Despite advancements in surgical resection, HCC still has a high risk of metastasis and recurrence, which contributes to a poor prognosis. Patients with HCC may benefit from more suitable treatment options, such as targeted therapies alone or in conjunction with locoregional therapy, if Ki-67 can be predicted prior to surgery. A precise assessment of Ki-67 expression status aids in directing adjuvant treatment and surveillance plans for clinicians. As Ki-67 is rarely found in normal cells but is abundantly expressed in the majority of malignant cells, it is thought to represent a unique therapy target for HCC. Higher gene expression was found to be positively connected with survival parameters, disease stage and progression, adverse histological criteria, and tumor microenvironment proliferative characteristics, according to a study conducted by Ramos-Santillan et al[5] on the expression of the MKi-67 gene in 473 HCC samples. Recurrence rates, overall survival, disease-free survival, and relapse-free survival are all markedly worse for patients with HCC who show high levels of Ki-67[16]. Patients with HCC often have a poor prognosis, with an overall 5-year survival rate of approximately 18%[24].

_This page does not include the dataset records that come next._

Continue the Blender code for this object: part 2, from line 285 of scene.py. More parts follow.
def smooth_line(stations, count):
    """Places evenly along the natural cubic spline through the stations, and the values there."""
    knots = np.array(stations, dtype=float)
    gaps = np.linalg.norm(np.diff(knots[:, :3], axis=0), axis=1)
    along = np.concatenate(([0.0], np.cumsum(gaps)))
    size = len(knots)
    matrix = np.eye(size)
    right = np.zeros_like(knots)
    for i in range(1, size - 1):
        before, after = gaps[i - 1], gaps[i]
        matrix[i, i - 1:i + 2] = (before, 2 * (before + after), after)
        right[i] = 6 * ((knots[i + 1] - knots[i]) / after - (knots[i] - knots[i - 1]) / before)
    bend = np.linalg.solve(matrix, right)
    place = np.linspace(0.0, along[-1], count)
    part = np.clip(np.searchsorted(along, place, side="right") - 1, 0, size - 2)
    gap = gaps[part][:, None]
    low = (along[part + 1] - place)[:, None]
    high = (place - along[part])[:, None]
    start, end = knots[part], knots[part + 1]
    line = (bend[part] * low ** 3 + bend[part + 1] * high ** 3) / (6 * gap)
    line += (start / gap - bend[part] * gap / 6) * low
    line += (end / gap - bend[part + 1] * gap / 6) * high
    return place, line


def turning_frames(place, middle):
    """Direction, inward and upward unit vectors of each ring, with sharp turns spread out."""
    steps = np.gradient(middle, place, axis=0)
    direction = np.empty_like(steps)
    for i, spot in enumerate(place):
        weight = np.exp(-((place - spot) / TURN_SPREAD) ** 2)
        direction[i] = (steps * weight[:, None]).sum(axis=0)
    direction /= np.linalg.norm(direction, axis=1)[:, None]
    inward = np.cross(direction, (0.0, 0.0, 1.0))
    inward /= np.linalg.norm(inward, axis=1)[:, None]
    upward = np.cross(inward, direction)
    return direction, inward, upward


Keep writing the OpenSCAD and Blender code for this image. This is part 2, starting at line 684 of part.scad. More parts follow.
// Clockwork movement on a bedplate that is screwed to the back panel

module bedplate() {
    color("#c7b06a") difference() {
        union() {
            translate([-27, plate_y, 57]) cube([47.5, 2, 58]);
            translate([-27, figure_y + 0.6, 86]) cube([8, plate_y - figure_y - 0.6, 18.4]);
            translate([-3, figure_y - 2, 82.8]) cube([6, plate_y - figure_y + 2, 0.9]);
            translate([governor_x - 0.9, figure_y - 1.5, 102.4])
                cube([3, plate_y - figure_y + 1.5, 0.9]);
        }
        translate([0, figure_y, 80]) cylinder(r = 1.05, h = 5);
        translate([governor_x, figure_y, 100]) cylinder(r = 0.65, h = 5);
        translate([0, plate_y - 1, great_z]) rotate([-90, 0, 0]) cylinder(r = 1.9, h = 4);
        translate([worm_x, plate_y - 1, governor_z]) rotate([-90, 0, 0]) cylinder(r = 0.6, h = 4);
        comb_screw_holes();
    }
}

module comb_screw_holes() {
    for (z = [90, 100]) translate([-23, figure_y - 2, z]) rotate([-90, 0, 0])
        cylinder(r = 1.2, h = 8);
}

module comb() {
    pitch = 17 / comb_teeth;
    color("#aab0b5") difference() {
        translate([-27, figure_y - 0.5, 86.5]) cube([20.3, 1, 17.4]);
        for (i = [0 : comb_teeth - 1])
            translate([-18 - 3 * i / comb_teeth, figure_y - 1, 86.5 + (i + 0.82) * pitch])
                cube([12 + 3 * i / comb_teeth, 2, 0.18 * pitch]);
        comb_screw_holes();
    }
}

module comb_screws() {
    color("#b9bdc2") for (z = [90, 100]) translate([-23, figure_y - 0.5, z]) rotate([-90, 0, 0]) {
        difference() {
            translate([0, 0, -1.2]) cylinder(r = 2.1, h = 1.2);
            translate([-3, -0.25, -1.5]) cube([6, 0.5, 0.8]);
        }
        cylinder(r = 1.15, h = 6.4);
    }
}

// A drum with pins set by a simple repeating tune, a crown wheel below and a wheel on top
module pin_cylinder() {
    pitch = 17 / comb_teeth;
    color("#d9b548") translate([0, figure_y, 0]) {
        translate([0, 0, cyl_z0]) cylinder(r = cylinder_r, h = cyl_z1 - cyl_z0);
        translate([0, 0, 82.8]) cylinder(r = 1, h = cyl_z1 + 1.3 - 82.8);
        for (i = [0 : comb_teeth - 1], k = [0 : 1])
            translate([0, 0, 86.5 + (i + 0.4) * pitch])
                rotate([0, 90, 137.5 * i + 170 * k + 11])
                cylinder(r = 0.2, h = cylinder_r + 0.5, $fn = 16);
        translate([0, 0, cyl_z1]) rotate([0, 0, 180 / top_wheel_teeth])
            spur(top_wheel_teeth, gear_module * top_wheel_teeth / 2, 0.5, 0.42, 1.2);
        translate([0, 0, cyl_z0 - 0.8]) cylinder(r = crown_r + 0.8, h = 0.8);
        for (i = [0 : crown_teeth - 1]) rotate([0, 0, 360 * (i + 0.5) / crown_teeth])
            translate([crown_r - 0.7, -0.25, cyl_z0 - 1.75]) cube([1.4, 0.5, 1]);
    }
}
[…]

Trans-arterial chemoembolization, liver transplantation, and surgical resection are the three methods used to treat HCC. Adjuvant hepatic arterial chemoembolization has been demonstrated to increase overall survival and reduce the chance of tumor recurrence following liver tumor excision in individuals with elevated Ki-67 expression[25].

Analysis of the advantages and disadvantages of evaluation and prediction of Ki-67 expression in HCC can be conducted to provide a more definite direction for subsequent research. The specific clinical applications of high Ki-67 expression suggest a more aggressive HCC, potentially influencing treatment choices like surgery, liver transplantation, or targeted therapies.

Ki-67 has a direct link to cell proliferation, and both established clinical use and relative simplicity make it a more useful and clinically relevant biomarker for predicting tumor aggressiveness and prognosis in HCC. The recent study by Qian et al[26] observed that, the ultrasound radiomics model that utilizes both intratumoral and peritumoral tissue information is better for accurate prediction of Ki-67 expression in HCC patients. The miRNAs are important regulators in HCC; however, Ki-67 expression is easily evaluated by immunohistochemistry. It is a relatively simple and widely available technique. While miRNA analysis is more sophisticated, it is more complex and requires specialized equipment and expertise. The use of miRNAs as biomarkers in cancer is still regarded as mostly confined to research programs but they have future promise as clinical biomarkers[27].

In future, the emerging role of miRNAs as novel biomarkers for HCC in clinical evaluation, risk prediction, early diagnosis and determining the appropriate therapeutic target, requires further research[28,29].

CONCLUSION

Early and accurate evaluation of HCC with the relevant histopathological features, Ki-67 expression, molecular and radiomics studies is crucial for refining treatment approaches and enhancing patient outcomes. New approach strategies incorporating preoperative evaluation and prediction of Ki-67 expression in HCC will assist better treatment and patient care. Also, it will help in decision-making regarding adjuvant therapy in HCC. The identification of readily measurable biomarkers for HCC treatment or early identification is necessary. Future studies should create practical HCC biomarkers for early diagnosis, therapy activity tracking, and treatment resistance detection.